As amazing as it may seem today, there are hundreds of major gift officers around the country who are afraid to ask their donors for a gift.  Or they are afraid to ask for a significant gift. Why are they still major gift officers?  This is one of the great questions in major gift fundraising that has yet to be answered.
Perhaps, it’s because in our non-profit-so-nice culture we are afraid to fire people.  Or maybe it’s because MGO’s are such fun, good-natured people that we want to keep them around in our organizations.
Sadly, Richard and I see this phenomenon all the time.  I know the for-profit world would not put up with salespeople who are afraid to sell, so it’s time the non-profit world catches up.
I believe there are four main reasons why major gift officers or development professionals are afraid to ask.  If you or someone you manage is struggling with asking donors on a  caseload for a gift, it’s probably due to one of these reasons:

  1. Fear of rejection. Richard actually wrote about this recently in his post concerning  the little person in each of us. We find many MGO’s who have a hard time asking because they have this fear of the donor saying, “NO.”  IF an MGO cannot move past this fear, he will never make it.  And if you are a manager, you cannot allow an MGO to be stymied by this.  In my blog post earlier this week I told you that MGO’s have to be emotionally healthy to be effective.  This is one of those areas that will make or break an MGO.
  2. Lack of Confidence by the MGO that the “ask” is right.  Richard and I have seen this quite a bit.  The MGO either feels pressure from her boss or she doesn’t know her donor well enough to feel good about making the ask. When this happens she either doesn’t ask the donor when they are sitting down in their meeting or she“lowballs” the ask.  And in many cases the ask will be sabotaged by not giving the donor the opportunity to respond to the initial ask.  Here is how that sounds: “Mrs. Smith, would you consider a gift of $300,000 for the new feeding center?”  And, before she can respond, the MGO jumps in and says, “But if $300,000 is too much, anything you can give would be helpful.”  The ask is now dead in the water.  The absolute key to all of this is that the MGO has to KNOW the donor.  By the time you get to an ask, essentially before the words are even uttered from the MGO’s mouth, the donor is ready to say,”YES!!!”
  3. The MGO doesn’t passionately believe in the project or the organization.  It’s absolutely mandatory that an MGO believe in what is being offered to a donor.  If an MGO doesn’t believe in the project, how can he “sell” it to the donor?  He can’t.  This is why he comes back from a meeting with a donor with nothing in his hands.  A great MGO knows how to ask, and he will do it with unbridled passion for the cause.

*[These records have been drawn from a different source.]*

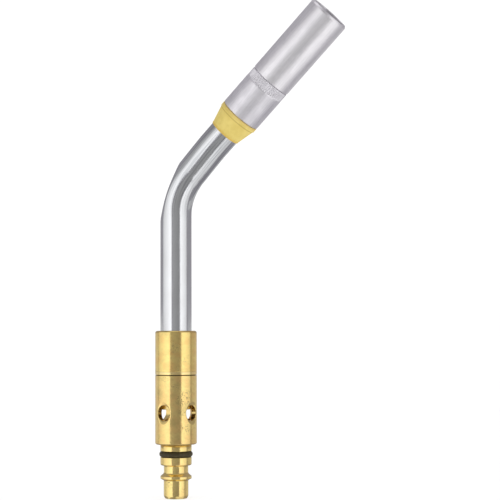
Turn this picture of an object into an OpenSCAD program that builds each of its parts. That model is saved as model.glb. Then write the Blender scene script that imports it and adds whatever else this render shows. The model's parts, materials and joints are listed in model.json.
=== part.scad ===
// Bent-neck air-fuel swirl torch tip with a quick-connect stem.
// Lengths are in millimetres. The origin is on the stem's axis at its nose end, the stem
// runs up +Z, and the burner head leans towards +X.

/* [Connector stem] */
// Diameter of the nose, below the retaining rib
nose_d = 7.5; // [7.3:0.1:7.8]
// Diameter of the retaining rib
rib_d = 9.5; // [9:0.1:10]
// Diameter of the neck between the rib and the lands
stem_neck_d = 7.4; // [7:0.1:7.6]
// Diameter of the two lands beside the seal groove
land_d = 9.5; // [9.1:0.1:9.6]
// Diameter of the gas inlet at the nose end
inlet_d = 5.2; // [5:0.1:5.4]
// Depth of the gas inlet at its full diameter
inlet_depth = 2; // [1.5:0.1:2.5]

/* [Seal ring] */
// Thickness of the rubber ring
seal_section = 1.78; // [1.6:0.02:1.8]
// Outside diameter of the rubber ring
seal_d = 10.16; // [10:0.02:10.3]

/* [Air barrel and collar] */
// Outside diameter of the barrel and the collar
barrel_d = 12.7; // [12.4:0.1:13.2]
// Diameter of the mixing chamber inside the barrel
chamber_d = 9.2; // [9:0.1:9.3]
// Diameter of each air port
port_d = 4.7; // [4.4:0.1:5]
// Number of air ports
port_count = 4; // [3:1:5]
// Turn of the ports about the stem's axis, from the bend's plane
port_phase = -13.5; // [-45:0.5:45]
// Diameter of the screwed joint between the barrel and the collar
joint_d = 10.6; // [10.5:0.1:10.8]

/* [Neck tube] */
// Outside diameter of the bent tube
tube_d = 9.525; // [9.4:0.025:9.6]
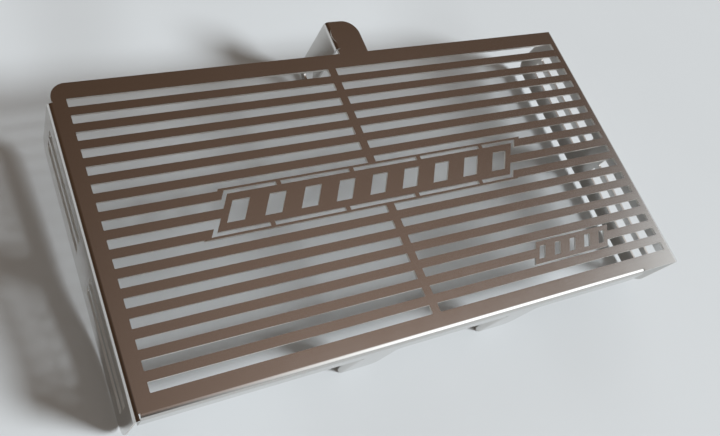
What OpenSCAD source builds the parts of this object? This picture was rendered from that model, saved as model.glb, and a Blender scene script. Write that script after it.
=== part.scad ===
// Radiator guard for a motorcycle: one slotted stainless sheet, folded at
// both sides, along the bottom and at three mounting lugs.
// X runs along the slots, Y up the guard, Z out of its face. The origin is
// the middle of the part in plan, and z = 0 is the end of the top leg.

/* [Sheet] */
// Thickness of the sheet
sheet_t = 1.5; // [1:0.1:2.5]
// Inside radius of every fold
fold_r = 1.5; // [1:0.1:2.5]
// Width of the cut that frees the end of a fold
relief_w = 0.8; // [0.6:0.1:2]
// Run of that cut into the flat past the fold
relief_run = 0.4; // [0.3:0.1:1.2]

/* [Face] */
// Width over the two side flanges
face_w = 381; // [370:1:400]
// Height from the top edge to the outside of the bottom lip
face_h = 192.6; // [188:0.2:215]
// Radius of the top left corner of the face
face_corner_r = 9.5; // [6:0.5:12]

/* [Face slots] */
// Number of slot rows
slot_rows = 16; // [16:1:16]
// Distance from one row to the next
slot_pitch = 11; // [10.5:0.1:11.2]
// Height of one slot
slot_w = 5.5; // [4:0.1:6.5]
// Radius in the corners of a slot
slot_corner_r = 0.5; // [0.2:0.1:1.5]
// Top edge of the face to the middle of the first row
slot_top = 13.4; // [11:0.5:16]
// Solid margin left of the slots
margin_left = 11.2; // [8:0.1:14]
// Solid margin right of the slots
margin_right = 6.9; // [6:0.1:12]
// Width of the upright rib between the two columns
rib_w = 5.6; // [4:0.1:8]
// Middle of that rib, right of the middle of the guard
rib_x = -6.8; // [-12:0.1:0]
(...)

  4. The MGO doesn’t have the right philosophy of giving.  This is a big deal for me.  I’ve witnessed MGO’s who basically apologize to a donor when asking for a gift.  Why?  Because they felt bad having to ask the donor to give so much money away.  I’ll bet you’ve heard an MGO say, “Gosh, I just don’t feel good about asking a donor for $100,000 in this bad economy.” Or, “I can’t ask her for that amount.  She gave us a large gift last year…” If you are a manager and you hear your MGO utter these words, this MGO has a massive misunderstanding about what fundraising is about.  I like to think that MGO’s are “brokers of joy.”  Donors want to give.  They want to make a difference.  And when donors give, they are happy and full of joy.  The role of the major gift officer is to understand this, embrace it and connect the needs of the world with a donor’s desire.  I want to be clear here.  If your donor tells you directly that he or she cannot give for some specific reason, you absolutely have to honor that.  However, if you are making up a story in your head because of something you feel, but have no real factual basis for it, then you have a problem with what fundraising is really about.

Okay, I’m going to be blunt here.  If you or someone you manage cannot ask because of one or more of these reasons, then there has to be some serious retraining…and it needs to happen quickly.  And if, after the retraining, that person continues to be afraid to ask, then he or she needs to move on.  It doesn’t do the organization or the donor any good to depend on a broken bridge to come together.  Because that is what you are.  You are a bridge between the donor’s desire to give and the organization’s greatest needs.